Я не бросился в объятия Ванкувера. Спору нет, это красивый город в окружении прелестных пейзажей. Жители милы и гостеприимны, они привыкли к мобильной пехоте и ничего против нее не имеют. В центре к нашим услугам культурно-зрелищный комплекс, там еженедельно устраиваются танцы и можно пригласить юную горожанку, а для застенчивого солдатика найдется партнерша постарше – она сама его пригласит и позволит оттоптать себе ноги. Я с изумлением обнаружил, что сам теперь отношусь к застенчивым. Но ты послужи несколько месяцев в глухомани, где из женского пола – одни зайчихи.
В то первое увольнение я не пошел на танцы. Сначала просто стоял и таращился – на шикарные дома, на витрины, полные самых разнообразных и совершенно ненужных вещей (надо же, никакого оружия!). На толпы прохожих (строем не ходят! или хотя бы просто строевым шагом! Делают, что им вздумается! и не найдешь двоих, одетых одинаково!). А еще на девушек.
На девушек – особенно. Я даже не представлял себе, как они прекрасны! Вообще-то, девушки мне нравились с тех пор, как я впервые заметил, что от парней они отличаются не только одеждой. Насколько помню, не было в моей жизни периода, когда мальчик, обнаружив эту разницу, испытывает к девчонкам неприязнь. Они всегда были мне симпатичны.

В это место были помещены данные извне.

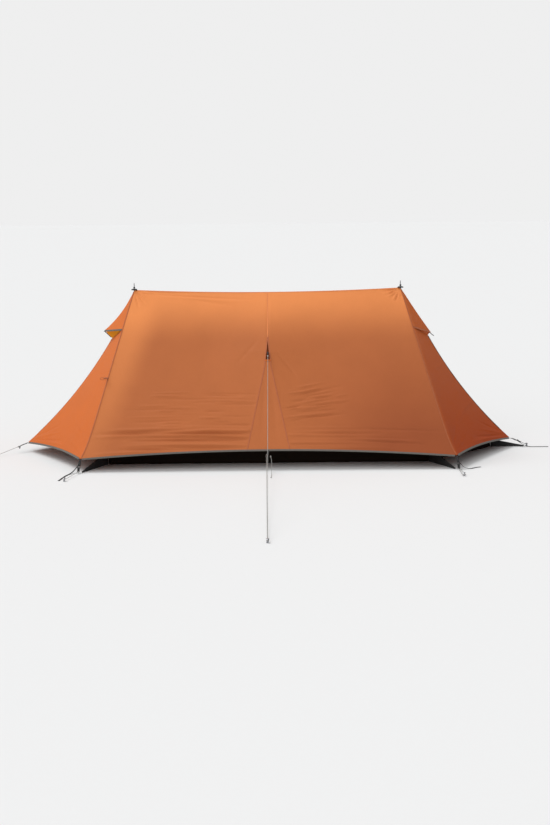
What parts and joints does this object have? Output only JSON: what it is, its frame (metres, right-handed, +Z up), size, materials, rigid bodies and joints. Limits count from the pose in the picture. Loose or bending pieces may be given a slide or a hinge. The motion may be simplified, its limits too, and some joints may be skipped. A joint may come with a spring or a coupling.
{
  "type": "ridge tent pitched on two poles",
  "caption": "Ridge tent on two trekking poles: orange fly with a pulled-out side gusset and hooded end vents, dark inner tent, straps, guy lines and ground pegs.",
  "frame": {"origin": "on the ground under the middle of the ridge", "axes": "+X along the ridge, -Y towards the guyed front side, +Z up; pegs reach below z = 0, into the ground"},
  "size_m": [3.9302, 3.972, 1.335],
  "materials": {
    "fly_cloth": "silicone-coated ripstop nylon, slightly glossy",
    "binding_tape": "woven grosgrain tape",
    "black_webbing": "woven webbing",
    "zip_tape": "zip tape and coil",
    "toggle_cloth": "elastic cord and toggle",
    "tray_cloth": "coated nylon, dark brown",
    "inner_mesh": "fine mesh and nylon",
    "guy_cord": "braided cord",
    "black_plastic": "moulded acetal",
    "lever_plastic": "moulded nylon",
    "grip_foam": "closed-cell foam",
    "pole_tube": "anodised",
    "peg_metal": "anodised",
    "slider_metal": "die-cast, painted",
    "grommet_metal": "pressed"
  },
  "bodies": {
    "shelter": {"fly_front_panels": "fly_cloth", "fly_back_panels": "fly_cloth", "fly_gussets": "fly_cloth", "vent_hoods": "fly_cloth", "fly_end_panels": "fly_cloth", "edge_binding": "binding_tape", "peak_patches": "black_webbing", "grommets": "grommet_metal", "guy_loops": "black_webbing", "door_zips": "zip_tape", "door_tiebacks": "toggle_cloth", "inner_floor": "tray_cloth", "inner_wall": "tray_cloth", "inner_side_mesh": "inner_mesh", "inner_end_mesh": "inner_mesh", "inner_ties": "black_webbing", "pole_grips": "grip_foam", "pole_wrist_straps": "black_webbing", "pole_upper_tubes": "pole_tube", "pole_lower_locks": "black_plastic", "corner_webbing": "black_webbing", "front_guy": "guy_cord", "front_hem_guy": "guy_cord", "front_hem_tail": "guy_cord", "left_guy": "guy_cord", "front_left_cord": "guy_cord", "front_right_cord": "guy_cord", "front_left_tail": "black_webbing", "front_right_tail": "black_webbing", "right_end_tail": "black_webbing"},
    "left_door": {"left_door": "fly_cloth", "left_door_binding": "binding_tape"},
    "right_door": {"right_door": "fly_cloth", "right_door_binding": "binding_tape"},
    "inner_door": {"inner_door": "inner_mesh"},
    "left_vent_strut": {"left_vent_strut": "black_plastic"},
    "right_vent_strut": {"right_vent_strut": "black_plastic"},
    "left_zip_slider": {"left_zip_slider": "slider_metal"},
    "right_zip_slider": {"right_zip_slider": "slider_metal"},
    "left_pole_middle": {"left_pole_middle": "pole_tube", "left_pole_upper_lock": "black_plastic"},
    "left_pole_tip": {"left_pole_tip": "pole_tube"},
    "right_pole_middle": {"right_pole_middle": "pole_tube", "right_pole_upper_lock": "black_plastic"},
    "right_pole_tip": {"right_pole_tip": "pole_tube"},
    "left_lower_lever": {"left_lower_lever": "lever_plastic"},
    "left_upper_lever": {"left_upper_lever": "lever_plastic"},
    "right_lower_lever": {"right_lower_lever": "lever_plastic"},
    "right_upper_lever": {"right_upper_lever": "lever_plastic"},
    "front_left_buckle": {"front_left_buckle": "black_plastic"},
    "front_right_buckle": {"front_right_buckle": "black_plastic"},
    "right_end_buckle": {"right_end_buckle": "black_plastic"},
    "hem_adjuster": {"hem_adjuster": "black_plastic"},
    "peg_front_left": {"peg_front_left": "peg_metal"},
    "peg_front_right": {"peg_front_right": "peg_metal"},
    "peg_back_left": {"peg_back_left": "peg_metal"},
    "peg_back_right": {"peg_back_right": "peg_metal"},
    "peg_left_end": {"peg_left_end": "peg_metal"},
    "peg_right_end": {"peg_right_end": "peg_metal"},
    "peg_front_guy": {"peg_front_guy": "peg_metal"}
  },
  "joints": [
    {"name": "left_door_swing", "type": "hinge", "parent": "shelter", "child": "left_door", "pos_m": [-0.943, 0, 1.15], "axis": [0.2015, 0.6133, 0.7637], "range_deg": [0, 85]},
    {"name": "right_door_swing", "type": "hinge", "parent": "shelter", "child": "right_door", "pos_m": [0.943, 0, 1.15], "axis": [-0.2015, -0.6133, 0.7637], "range_deg": [0, 85]},
    {"name": "inner_door_swing", "type": "hinge", "parent": "shelter", "child": "inner_door", "pos_m": [-0.8015, 0, 0.919], "axis": [0.2827, 0.5605, 0.7784], "range_deg": [-50, 0]},
    {"name": "left_vent_prop", "type": "hinge", "parent": "shelter", "child": "left_vent_strut", "pos_m": [-1.161, 0, 0.8591], "axis": [0, 1, 0], "range_deg": [-30, 0]},
    {"name": "right_vent_rod", "type": "slide", "parent": "shelter", "child": "right_vent_strut", "axis": [0.8, 0, -0.6], "range_m": [-0.02, 0.02]},
    {"name": "left_zip_slide", "type": "slide", "parent": "shelter", "child": "left_zip_slider", "axis": [0.7156, 0, 0.6985], "range_m": [0, 0.12]},
    {"name": "left_pole_middle_slide", "type": "slide", "parent": "shelter", "child": "left_pole_middle", "axis": [0, 0, -1], "range_m": [0, 0.27]},
    {"name": "left_pole_tip_slide", "type": "slide", "parent": "left_pole_middle", "child": "left_pole_tip", "axis": [0, 0, -1], "range_m": [0, 0.18]},
    {"name": "left_lower_lock_lever", "type": "hinge", "parent": "shelter", "child": "left_lower_lever", "pos_m": [-0.9273, 0, 0.547], "axis": [0, 0, -1], "range_deg": [0, 100]},
    {"name": "left_upper_lock_lever", "type": "hinge", "parent": "left_pole_middle", "child": "left_upper_lever", "pos_m": [-0.9283, 0, 0.862], "axis": [0, 0, -1], "range_deg": [0, 100]},
    {"name": "right_zip_slide", "type": "slide", "parent": "shelter", "child": "right_zip_slider", "axis": [-0.6988, 0, 0.7153], "range_m": [0, 0.12]},
    {"name": "right_pole_middle_slide", "type": "slide", "parent": "shelter", "child": "right_pole_middle", "axis": [0, 0, -1], "range_m": [0, 0.27]},
    {"name": "right_pole_tip_slide", "type": "slide", "parent": "right_pole_middle", "child": "right_pole_tip", "axis": [0, 0, -1], "range_m": [0, 0.18]},
    {"name": "right_lower_lock_lever", "type": "hinge", "parent": "shelter", "child": "right_lower_lever", "pos_m": [0.9587, 0, 0.547], "axis": [0, 0, -1], "range_deg": [0, 100]},
    {"name": "right_upper_lock_lever", "type": "hinge", "parent": "right_pole_middle", "child": "right_upper_lever", "pos_m": [0.9577, 0, 0.862], "axis": [0, 0, -1], "range_deg": [0, 100]},
    {"name": "front_right_buckle_tilt", "type": "hinge", "parent": "shelter", "child": "front_right_buckle", "pos_m": [1.252, -0.894, 0.043], "axis": [1, 0, 0], "range_deg": [-15, 15]},
    {"name": "front_left_buckle_tilt", "type": "hinge", "parent": "shelter", "child": "front_left_buckle", "pos_m": [-1.252, -0.894, 0.043], "axis": [1, 0, 0], "range_deg": [-15, 15]},
    {"name": "right_end_buckle_tilt", "type": "hinge", "parent": "shelter", "child": "right_end_buckle", "pos_m": [1.782, 0, 0.044], "axis": [0, 1, 0], "range_deg": [-15, 15]},
    {"name": "hem_adjuster_slide", "type": "slide", "parent": "shelter", "child": "hem_adjuster", "axis": [0.0058, -0.9988, -0.0492], "range_m": [-0.03, 0.4]},
    {"name": "peg_front_left_pull", "type": "slide", "parent": "shelter", "child": "peg_front_left", "axis": [0, 0, 1], "range_m": [0, 0.25]},
    {"name": "peg_front_right_pull", "type": "slide", "parent": "shelter", "child": "peg_front_right", "axis": [0, 0, 1], "range_m": [0, 0.25]},
    {"name": "peg_back_left_pull", "type": "slide", "parent": "shelter", "child": "peg_back_left", "axis": [0, 0, 1], "range_m": [0, 0.25]},
    {"name": "peg_back_right_pull", "type": "slide", "parent": "shelter", "child": "peg_back_right", "axis": [0, 0, 1], "range_m": [0, 0.25]},
    {"name": "peg_left_end_pull", "type": "slide", "parent": "shelter", "child": "peg_left_end", "axis": [0, 0, 1], "range_m": [0, 0.25]},
    {"name": "peg_right_end_pull", "type": "slide", "parent": "shelter", "child": "peg_right_end", "axis": [0, 0, 1], "range_m": [0, 0.25]},
    {"name": "peg_front_guy_pull", "type": "slide", "parent": "shelter", "child": "peg_front_guy", "axis": [0, 0, 1], "range_m": [0, 0.25]}
  ]
}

Но в тот день я понял, что слишком долго их недооценивал. Девушки – это сущее чудо! Какое же удовольствие просто стоять на углу и смотреть, как они идут мимо! Нет, не идут. По крайней мере, не так, как это делаем мы. Это не сводится к переставлению ног. Все гораздо сложнее, и даже слов не подобрать, насколько красивее. Движется все и в разных направлениях. Какая грация! Какая гармония!
Я бы так и торчал на перекрестке, если бы мимо не проходил полицейский. Он заметил нашу компанию и сказал:
– Привет, ребята. Отдыхаете?
Я быстро рассмотрел орденские планки на его груди и с уважением ответил:
– Да, сэр.
– Говорить мне «сэр» необязательно. Здесь вы развлечений не найдете. Может, прогуляетесь в центр?
Он дал нам адрес, указал направление, и мы пошли: Пэт Лейви, Котенок Смит и я. Полицейский прокричал нам вдогонку:
– Приятного дня, ребята. И держитесь подальше от неприятностей.
Точно так же нас напутствовал сержант Зим, когда мы садились в автобус.
Но мы пошли не в центр. Пэт Лейви раннее детство провел в Сиэтле, и ему захотелось взглянуть на родной город. У него были деньги, и он предложил оплатить нам билеты. Я согласился, да и с чего бы отказываться? Автобусы ходили с интервалом в двадцать минут, а увольнительные не привязывали нас к Ванкуверу. Смит решил махнуть с нами.
Мне понравился Сиэтл: много сходства с Ванкувером и красавиц едва ли меньше. Но в этом городе компания мобильных пехотинцев была редкостью. Мы зашли в недорогой портовый кабачок, чтобы пообедать. Выбери мы какой-нибудь бар или ресторан, нас бы, наверное, приняли радушнее.
А ведь мы даже не пили спиртного. Только Котенок Смит взял кружку пива, но он ничуть не захмелел, оставшись дружелюбным и веселым.
Кстати, о его прозвище. Однажды на занятиях по рукопашке капрал Джонс с отвращением сказал ему: «Да котенок врезал бы мне посильнее, чем ты». Вот и приклеилось.
В заведении, кроме нас, не было людей в военной форме. Большинство посетителей – моряки торгового флота; через Сиэтл переваливается громадный тоннаж. Гражданские мореманы нас недолюбливают, но я тогда об этом не знал. Одна из причин неприязни – в том, что их гильдии упорно добивались равенства с Федеральной службой, но остались с носом. А вообще-то, соперничество коренится в истории, в глубине веков.